> Aim of the task: Write out the whole listing again, exactly as given.

______

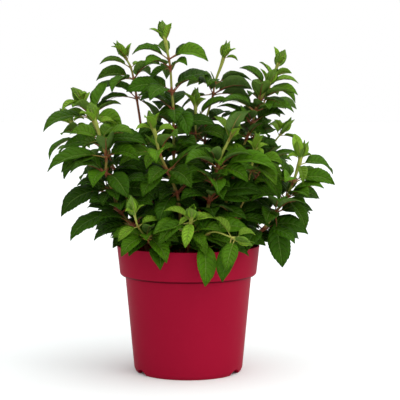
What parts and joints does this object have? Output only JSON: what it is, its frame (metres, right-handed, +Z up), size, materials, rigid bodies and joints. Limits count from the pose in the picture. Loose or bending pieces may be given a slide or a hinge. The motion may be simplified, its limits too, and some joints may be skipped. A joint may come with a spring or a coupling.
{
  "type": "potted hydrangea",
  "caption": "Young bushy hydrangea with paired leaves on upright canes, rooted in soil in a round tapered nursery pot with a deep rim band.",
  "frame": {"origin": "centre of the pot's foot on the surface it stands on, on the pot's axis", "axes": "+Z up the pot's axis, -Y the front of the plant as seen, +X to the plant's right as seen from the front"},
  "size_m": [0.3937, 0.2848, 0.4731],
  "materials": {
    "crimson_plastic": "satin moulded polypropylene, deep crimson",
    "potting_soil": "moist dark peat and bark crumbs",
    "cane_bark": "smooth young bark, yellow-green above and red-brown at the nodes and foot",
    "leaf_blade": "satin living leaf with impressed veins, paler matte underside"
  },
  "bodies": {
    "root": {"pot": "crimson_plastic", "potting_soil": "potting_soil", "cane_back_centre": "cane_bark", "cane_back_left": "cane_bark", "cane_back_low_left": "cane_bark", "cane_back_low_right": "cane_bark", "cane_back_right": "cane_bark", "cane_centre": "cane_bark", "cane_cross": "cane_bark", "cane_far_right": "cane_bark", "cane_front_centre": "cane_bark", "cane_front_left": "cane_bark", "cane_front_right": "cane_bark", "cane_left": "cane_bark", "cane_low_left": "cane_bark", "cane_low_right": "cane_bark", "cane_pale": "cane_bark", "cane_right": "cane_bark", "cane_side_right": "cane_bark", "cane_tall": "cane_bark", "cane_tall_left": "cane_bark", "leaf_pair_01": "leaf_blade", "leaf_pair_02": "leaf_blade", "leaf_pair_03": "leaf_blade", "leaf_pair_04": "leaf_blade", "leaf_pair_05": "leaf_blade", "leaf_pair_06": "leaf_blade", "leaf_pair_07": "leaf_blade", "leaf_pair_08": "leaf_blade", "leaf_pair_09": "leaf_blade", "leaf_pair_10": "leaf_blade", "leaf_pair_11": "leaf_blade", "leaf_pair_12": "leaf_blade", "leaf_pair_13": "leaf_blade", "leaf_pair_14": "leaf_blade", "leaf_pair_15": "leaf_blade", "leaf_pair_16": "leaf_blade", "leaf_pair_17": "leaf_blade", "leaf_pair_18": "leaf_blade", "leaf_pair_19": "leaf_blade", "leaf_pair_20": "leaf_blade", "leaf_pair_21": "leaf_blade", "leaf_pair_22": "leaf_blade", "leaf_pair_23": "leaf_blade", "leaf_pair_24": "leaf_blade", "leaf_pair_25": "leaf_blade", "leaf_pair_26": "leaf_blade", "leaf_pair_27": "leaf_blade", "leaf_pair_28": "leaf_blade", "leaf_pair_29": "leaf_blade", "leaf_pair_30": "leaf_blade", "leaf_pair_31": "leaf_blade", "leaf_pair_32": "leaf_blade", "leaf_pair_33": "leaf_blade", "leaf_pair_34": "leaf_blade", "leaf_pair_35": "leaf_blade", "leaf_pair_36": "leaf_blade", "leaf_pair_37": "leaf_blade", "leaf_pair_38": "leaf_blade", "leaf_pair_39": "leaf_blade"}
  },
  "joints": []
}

______

> Solved problem:
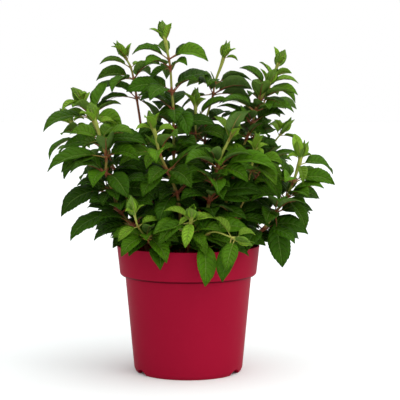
What parts and joints does this object have? Output only JSON: what it is, its frame (metres, right-handed, +Z up), size, materials, rigid bodies and joints. Limits count from the pose in the picture. Loose or bending pieces may be given a slide or a hinge. The motion may be simplified, its limits too, and some joints may be skipped. A joint may come with a spring or a coupling.
{
  "type": "potted hydrangea",
  "caption": "Young bushy hydrangea with paired leaves on upright canes, rooted in soil in a round tapered nursery pot with a deep rim band.",
  "frame": {"origin": "centre of the pot's foot on the surface it stands on, on the pot's axis", "axes": "+Z up the pot's axis, -Y the front of the plant as seen, +X to the plant's right as seen from the front"},
  "size_m": [0.3937, 0.2848, 0.4731],
  "materials": {
    "crimson_plastic": "satin moulded polypropylene, deep crimson",
    "potting_soil": "moist dark peat and bark crumbs",
    "cane_bark": "smooth young bark, yellow-green above and red-brown at the nodes and foot",
    "leaf_blade": "satin living leaf with impressed veins, paler matte underside"
  },
  "bodies": {
    "root": {"pot": "crimson_plastic", "potting_soil": "potting_soil", "cane_back_centre": "cane_bark", "cane_back_left": "cane_bark", "cane_back_low_left": "cane_bark", "cane_back_low_right": "cane_bark", "cane_back_right": "cane_bark", "cane_centre": "cane_bark", "cane_cross": "cane_bark", "cane_far_right": "cane_bark", "cane_front_centre": "cane_bark", "cane_front_left": "cane_bark", "cane_front_right": "cane_bark", "cane_left": "cane_bark", "cane_low_left": "cane_bark", "cane_low_right": "cane_bark", "cane_pale": "cane_bark", "cane_right": "cane_bark", "cane_side_right": "cane_bark", "cane_tall": "cane_bark", "cane_tall_left": "cane_bark", "leaf_pair_01": "leaf_blade", "leaf_pair_02": "leaf_blade", "leaf_pair_03": "leaf_blade", "leaf_pair_04": "leaf_blade", "leaf_pair_05": "leaf_blade", "leaf_pair_06": "leaf_blade", "leaf_pair_07": "leaf_blade", "leaf_pair_08": "leaf_blade", "leaf_pair_09": "leaf_blade", "leaf_pair_10": "leaf_blade", "leaf_pair_11": "leaf_blade", "leaf_pair_12": "leaf_blade", "leaf_pair_13": "leaf_blade", "leaf_pair_14": "leaf_blade", "leaf_pair_15": "leaf_blade", "leaf_pair_16": "leaf_blade", "leaf_pair_17": "leaf_blade", "leaf_pair_18": "leaf_blade", "leaf_pair_19": "leaf_blade", "leaf_pair_20": "leaf_blade", "leaf_pair_21": "leaf_blade", "leaf_pair_22": "leaf_blade", "leaf_pair_23": "leaf_blade", "leaf_pair_24": "leaf_blade", "leaf_pair_25": "leaf_blade", "leaf_pair_26": "leaf_blade", "leaf_pair_27": "leaf_blade", "leaf_pair_28": "leaf_blade", "leaf_pair_29": "leaf_blade", "leaf_pair_30": "leaf_blade", "leaf_pair_31": "leaf_blade", "leaf_pair_32": "leaf_blade", "leaf_pair_33": "leaf_blade", "leaf_pair_34": "leaf_blade", "leaf_pair_35": "leaf_blade", "leaf_pair_36": "leaf_blade", "leaf_pair_37": "leaf_blade", "leaf_pair_38": "leaf_blade", "leaf_pair_39": "leaf_blade"}
  },
  "joints": []
}